### [STORED DATA]

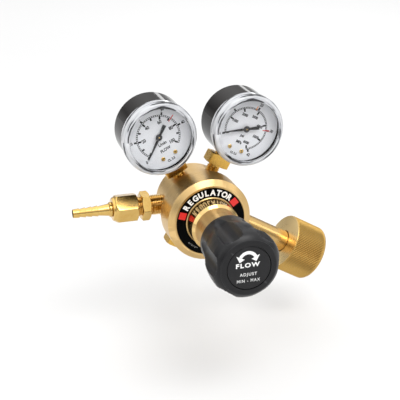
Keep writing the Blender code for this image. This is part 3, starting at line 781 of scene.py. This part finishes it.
HEX_TURN = math.radians(26.0)
NUT_TURN = math.radians(-16.0)
HEX_APOTHEM = 9.5
HEX_START = 35.2
HEX_END = 42.0
COUPLING_START = 44.7
COUPLING_SHOULDER = 61.3
COUPLING_END = 63.0
FITTING_PITCH = 1.34
TAIL_TIP = 91.5
TAIL_RADIUS = 4.5
BARBS = 4
BARB_STEP = 4.5
BARB_DEPTH = 0.6
TAPER = 0.04
TAPER_START = 61.0
BORE_RADIUS = 2.8

adaptor = [(2, 17.5), (6.3, 17.5), (6.3, 25.2)]
adaptor += thread(25.2, 34.8, 7.5, 6.6, FITTING_PITCH)
adaptor += [(6.6, 35.0), (6.6, HEX_START), (8.9, HEX_START)]
adaptor += chamfered(polygon(6, HEX_APOTHEM, 0.5, HEX_TURN), HEX_START, HEX_END, 9.0, 9.0)
adaptor += [(8.8, HEX_END), (6.6, HEX_END), (6.6, 42.4)]
adaptor += thread(42.4, 54.3, 7.5, 6.7, FITTING_PITCH)
adaptor += [(6.9, 54.5), (2, 54.5)]
carve("outlet_union", OUTLET_PORT, adaptor, corner_angles(6, HEX_TURN), FITTING, "regulator",
      ("outlet_adaptor",))

coupling = [(7.9, COUPLING_START), (8.9, COUPLING_START)]
coupling += chamfered(polygon(6, HEX_APOTHEM, 0.45, NUT_TURN), COUPLING_START, COUPLING_SHOULDER, 9.15, 8.9,
                      low=(1.75, 2.2, 12, 1.5), high=(1.05, 3.2, 12, 1.5))
coupling += [(8.8, 61.35), (8.6, 62.3), (8.2, 62.8), (7.6, COUPLING_END), (5.2, COUPLING_END), (5.2, 57.0),
             (7.9, 57.0)]
carve("outlet_nut", OUTLET_PORT, coupling, corner_angles(6, NUT_TURN), FITTING, "coupling_nut",
      ("coupling_nut",))

tail = [(2.2, 54.9), (7.4, 54.9), (7.4, 56.6), (4.8, 56.6), (4.8, 63.3), (5.3, 63.3, 0.2), (5.5, 63.5, 0.2),
        (5.5, 64.8, 0.3), (TAIL_RADIUS, 65.4, 0.6)]
for index in range(BARBS):
    crest = TAIL_TIP - (BARBS - index) * BARB_STEP
    peak = TAIL_RADIUS - TAPER * (crest - TAPER_START)
    tail += [(peak - BARB_DEPTH, crest - 0.12, 0.05), (peak, crest, 0.08)]
tail += [(3.1, TAIL_TIP, 0.15), (2.95, TAIL_TIP, 0.05), (2.2, TAIL_TIP - 1.3, 0.1)]
barb = lathe("hose_barb", OUTLET_PORT, tail, FITTING, "regulator", ("hose_tail",), steps=96)
# The bore of the tail is painted dark as shade inside the hole.
reface(barb, BORE_PAINTED_SHADE, lambda radius, height: radius < BORE_RADIUS)

# ---------------------------------------------------------------- relief valve and back plug

relief = [(1.2, 17.5), (4.7, 17.5), (4.7, 28.0)]
relief += chamfered(polygon(4, 6.2, 0.5), 28.0, 35.8, 6.9, 7.4)
relief += [(4.6, 35.8), (3.9, 35.5), (3.9, 21.5), (1.2, 21.5)]
carve("relief_block", RELIEF_PORT, relief, corner_angles(4, per_side=24), MILLED, "regulator",
      ("relief_body",))
lathe("relief_vent", RELIEF_PORT, [(1.2, 32.2), (3.5, 32.2), (3.5, 35.5), (1.2, 35.5)],
      FITTING, "regulator", ("relief_cap",), steps=48)

plug = [(2.4, 40.0), (6.9, 40.0), (6.9, 52.8), (9.9, 52.8)]
plug += chamfered(polygon(6, 10.5, 0.5), 52.8, 57.0, 10.2, 9.9)
plug += [(9.7, 57.0), (0, 57.0), (0, 48.0), (2.4, 48.0)]
carve("back_plug", MAIN, plug, corner_angles(6), BRASS, "regulator", ("valve_plug",))
lathe("back_washer", MAIN, [(7.7, 51.8), (10.3, 51.8), (10.3, 52.5), (7.7, 52.5)],
      NYLON, "regulator", ("plug_washer",), fillet=0.15, steps=96)

# ---------------------------------------------------------------- gauges

CASE_RADIUS = 25.5
CASE_DEPTH = 30.5
CASE_WALL = 0.8
LENS_RADIUS = 26.5
LENS_SKIRT = 3.4
WINDOW_RADIUS = 23.6
DIAL_RADIUS = 24.0
DIAL_SETBACK = 3.5
INNER_ARC = 14.75
OUTER_ARC = 15.75
ARC_WIDTH = 0.25
TICK_WIDTH = 1.25
INNER_NUMBERS = 10.7
OUTER_NUMBERS = 19.9
NUMBER_SIZE = 3.0
POINTER_HUB = 2.4
STEM_THREAD = 24.0
BLOCK_DEPTH = 6.2
BLOCK_WIDTH = 8.4
BLOCK_POWER = 14.0
BLOCK_END = 40.6
CORNER_SPREAD = (0.0, 0.02, 0.045, 0.08, 0.13, 0.2, 0.3, 0.42, 0.6, 0.8)


def housing(name, upright):
    """Black case, the rubber plug in its back and the clear push-fit front."""
    back = -CASE_DEPTH
    bore = CASE_RADIUS - CASE_WALL
    lathe(name + "_casing", upright, [
        (5.2, back), (22.9, back, 0.3), (23.4, back + 0.4, 0.5), (CASE_RADIUS, back + 1.8, 1.6),
        (CASE_RADIUS, -1.5, 0.3), (bore, -1.5, 0.2), (bore, back + 1.8), (bore - 1.0, back + CASE_WALL),
        (5.2, back + CASE_WALL)],
        ENAMEL, "regulator", (name + "_case",), steps=160)
    lathe(name + "_rear_plug", upright, [
        (0, back - 1.3), (3.6, back - 1.3, 0.1), (3.9, back - 1.05, 0.1), (4.3, back - 1.3, 0.1),
        (6.2, back - 1.3, 0.4), (6.2, back - 0.3), (4.8, back - 0.3), (4.8, back + 1.1), (0, back + 1.1)],
        RUBBER, "regulator", (name + "_blowout_plug",), steps=64)
    window = lathe(name + "_window", upright, [
        (0, 5.2), (22.3, 5.2, 0.8), (25.2, 4.3, 0.9), (LENS_RADIUS, 1.8, 0.8),
        (LENS_RADIUS, -LENS_SKIRT, 0.2), (CASE_RADIUS + 0.35, -LENS_SKIRT, 0.1),
        (CASE_RADIUS + 0.35, -1, 0.2), (DIAL_RADIUS + 0.4, -1, 0.2), (DIAL_RADIUS + 0.4, 2.6, 0.6),
        (22, 3.8, 0.6), (0, 3.8)],
        CLEAR, "regulator", (name + "_lens",), steps=160)
    # The rim beyond the window gets the painted refraction.
    reface(window, RIM_PAINTED_REFRACTION, lambda radius, height: radius > WINDOW_RADIUS)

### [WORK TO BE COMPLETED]
Give the material above again, word for word.

### [RESPONSE]
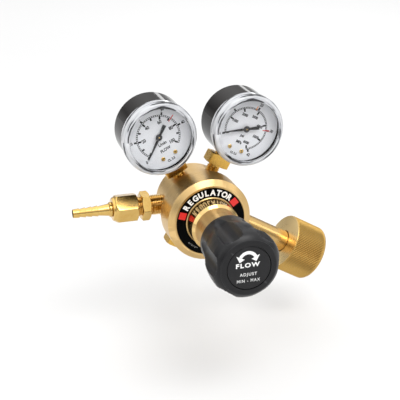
Keep writing the Blender code for this image. This is part 3, starting at line 781 of scene.py. This part finishes it.
HEX_TURN = math.radians(26.0)
NUT_TURN = math.radians(-16.0)
HEX_APOTHEM = 9.5
HEX_START = 35.2
HEX_END = 42.0
COUPLING_START = 44.7
COUPLING_SHOULDER = 61.3
COUPLING_END = 63.0
FITTING_PITCH = 1.34
TAIL_TIP = 91.5
TAIL_RADIUS = 4.5
BARBS = 4
BARB_STEP = 4.5
BARB_DEPTH = 0.6
TAPER = 0.04
TAPER_START = 61.0
BORE_RADIUS = 2.8

adaptor = [(2, 17.5), (6.3, 17.5), (6.3, 25.2)]
adaptor += thread(25.2, 34.8, 7.5, 6.6, FITTING_PITCH)
adaptor += [(6.6, 35.0), (6.6, HEX_START), (8.9, HEX_START)]
adaptor += chamfered(polygon(6, HEX_APOTHEM, 0.5, HEX_TURN), HEX_START, HEX_END, 9.0, 9.0)
adaptor += [(8.8, HEX_END), (6.6, HEX_END), (6.6, 42.4)]
adaptor += thread(42.4, 54.3, 7.5, 6.7, FITTING_PITCH)
adaptor += [(6.9, 54.5), (2, 54.5)]
carve("outlet_union", OUTLET_PORT, adaptor, corner_angles(6, HEX_TURN), FITTING, "regulator",
      ("outlet_adaptor",))

coupling = [(7.9, COUPLING_START), (8.9, COUPLING_START)]
coupling += chamfered(polygon(6, HEX_APOTHEM, 0.45, NUT_TURN), COUPLING_START, COUPLING_SHOULDER, 9.15, 8.9,
                      low=(1.75, 2.2, 12, 1.5), high=(1.05, 3.2, 12, 1.5))
coupling += [(8.8, 61.35), (8.6, 62.3), (8.2, 62.8), (7.6, COUPLING_END), (5.2, COUPLING_END), (5.2, 57.0),
             (7.9, 57.0)]
carve("outlet_nut", OUTLET_PORT, coupling, corner_angles(6, NUT_TURN), FITTING, "coupling_nut",
      ("coupling_nut",))

tail = [(2.2, 54.9), (7.4, 54.9), (7.4, 56.6), (4.8, 56.6), (4.8, 63.3), (5.3, 63.3, 0.2), (5.5, 63.5, 0.2),
        (5.5, 64.8, 0.3), (TAIL_RADIUS, 65.4, 0.6)]
for index in range(BARBS):
    crest = TAIL_TIP - (BARBS - index) * BARB_STEP
    peak = TAIL_RADIUS - TAPER * (crest - TAPER_START)
    tail += [(peak - BARB_DEPTH, crest - 0.12, 0.05), (peak, crest, 0.08)]
tail += [(3.1, TAIL_TIP, 0.15), (2.95, TAIL_TIP, 0.05), (2.2, TAIL_TIP - 1.3, 0.1)]
barb = lathe("hose_barb", OUTLET_PORT, tail, FITTING, "regulator", ("hose_tail",), steps=96)
# The bore of the tail is painted dark as shade inside the hole.
reface(barb, BORE_PAINTED_SHADE, lambda radius, height: radius < BORE_RADIUS)

# ---------------------------------------------------------------- relief valve and back plug

relief = [(1.2, 17.5), (4.7, 17.5), (4.7, 28.0)]
relief += chamfered(polygon(4, 6.2, 0.5), 28.0, 35.8, 6.9, 7.4)
relief += [(4.6, 35.8), (3.9, 35.5), (3.9, 21.5), (1.2, 21.5)]
carve("relief_block", RELIEF_PORT, relief, corner_angles(4, per_side=24), MILLED, "regulator",
      ("relief_body",))
lathe("relief_vent", RELIEF_PORT, [(1.2, 32.2), (3.5, 32.2), (3.5, 35.5), (1.2, 35.5)],
      FITTING, "regulator", ("relief_cap",), steps=48)

plug = [(2.4, 40.0), (6.9, 40.0), (6.9, 52.8), (9.9, 52.8)]
plug += chamfered(polygon(6, 10.5, 0.5), 52.8, 57.0, 10.2, 9.9)
plug += [(9.7, 57.0), (0, 57.0), (0, 48.0), (2.4, 48.0)]
carve("back_plug", MAIN, plug, corner_angles(6), BRASS, "regulator", ("valve_plug",))
lathe("back_washer", MAIN, [(7.7, 51.8), (10.3, 51.8), (10.3, 52.5), (7.7, 52.5)],
      NYLON, "regulator", ("plug_washer",), fillet=0.15, steps=96)

# ---------------------------------------------------------------- gauges

CASE_RADIUS = 25.5
CASE_DEPTH = 30.5
CASE_WALL = 0.8
LENS_RADIUS = 26.5
LENS_SKIRT = 3.4
WINDOW_RADIUS = 23.6
DIAL_RADIUS = 24.0
DIAL_SETBACK = 3.5
INNER_ARC = 14.75
OUTER_ARC = 15.75
ARC_WIDTH = 0.25
TICK_WIDTH = 1.25
INNER_NUMBERS = 10.7
OUTER_NUMBERS = 19.9
NUMBER_SIZE = 3.0
POINTER_HUB = 2.4
STEM_THREAD = 24.0
BLOCK_DEPTH = 6.2
BLOCK_WIDTH = 8.4
BLOCK_POWER = 14.0
BLOCK_END = 40.6
CORNER_SPREAD = (0.0, 0.02, 0.045, 0.08, 0.13, 0.2, 0.3, 0.42, 0.6, 0.8)


def housing(name, upright):
    """Black case, the rubber plug in its back and the clear push-fit front."""
    back = -CASE_DEPTH
    bore = CASE_RADIUS - CASE_WALL
    lathe(name + "_casing", upright, [
        (5.2, back), (22.9, back, 0.3), (23.4, back + 0.4, 0.5), (CASE_RADIUS, back + 1.8, 1.6),
        (CASE_RADIUS, -1.5, 0.3), (bore, -1.5, 0.2), (bore, back + 1.8), (bore - 1.0, back + CASE_WALL),
        (5.2, back + CASE_WALL)],
        ENAMEL, "regulator", (name + "_case",), steps=160)
    lathe(name + "_rear_plug", upright, [
        (0, back - 1.3), (3.6, back - 1.3, 0.1), (3.9, back - 1.05, 0.1), (4.3, back - 1.3, 0.1),
        (6.2, back - 1.3, 0.4), (6.2, back - 0.3), (4.8, back - 0.3), (4.8, back + 1.1), (0, back + 1.1)],
        RUBBER, "regulator", (name + "_blowout_plug",), steps=64)
    window = lathe(name + "_window", upright, [
        (0, 5.2), (22.3, 5.2, 0.8), (25.2, 4.3, 0.9), (LENS_RADIUS, 1.8, 0.8),
        (LENS_RADIUS, -LENS_SKIRT, 0.2), (CASE_RADIUS + 0.35, -LENS_SKIRT, 0.1),
        (CASE_RADIUS + 0.35, -1, 0.2), (DIAL_RADIUS + 0.4, -1, 0.2), (DIAL_RADIUS + 0.4, 2.6, 0.6),
        (22, 3.8, 0.6), (0, 3.8)],
        CLEAR, "regulator", (name + "_lens",), steps=160)
    # The rim beyond the window gets the painted refraction.
    reface(window, RIM_PAINTED_REFRACTION, lambda radius, height: radius > WINDOW_RADIUS)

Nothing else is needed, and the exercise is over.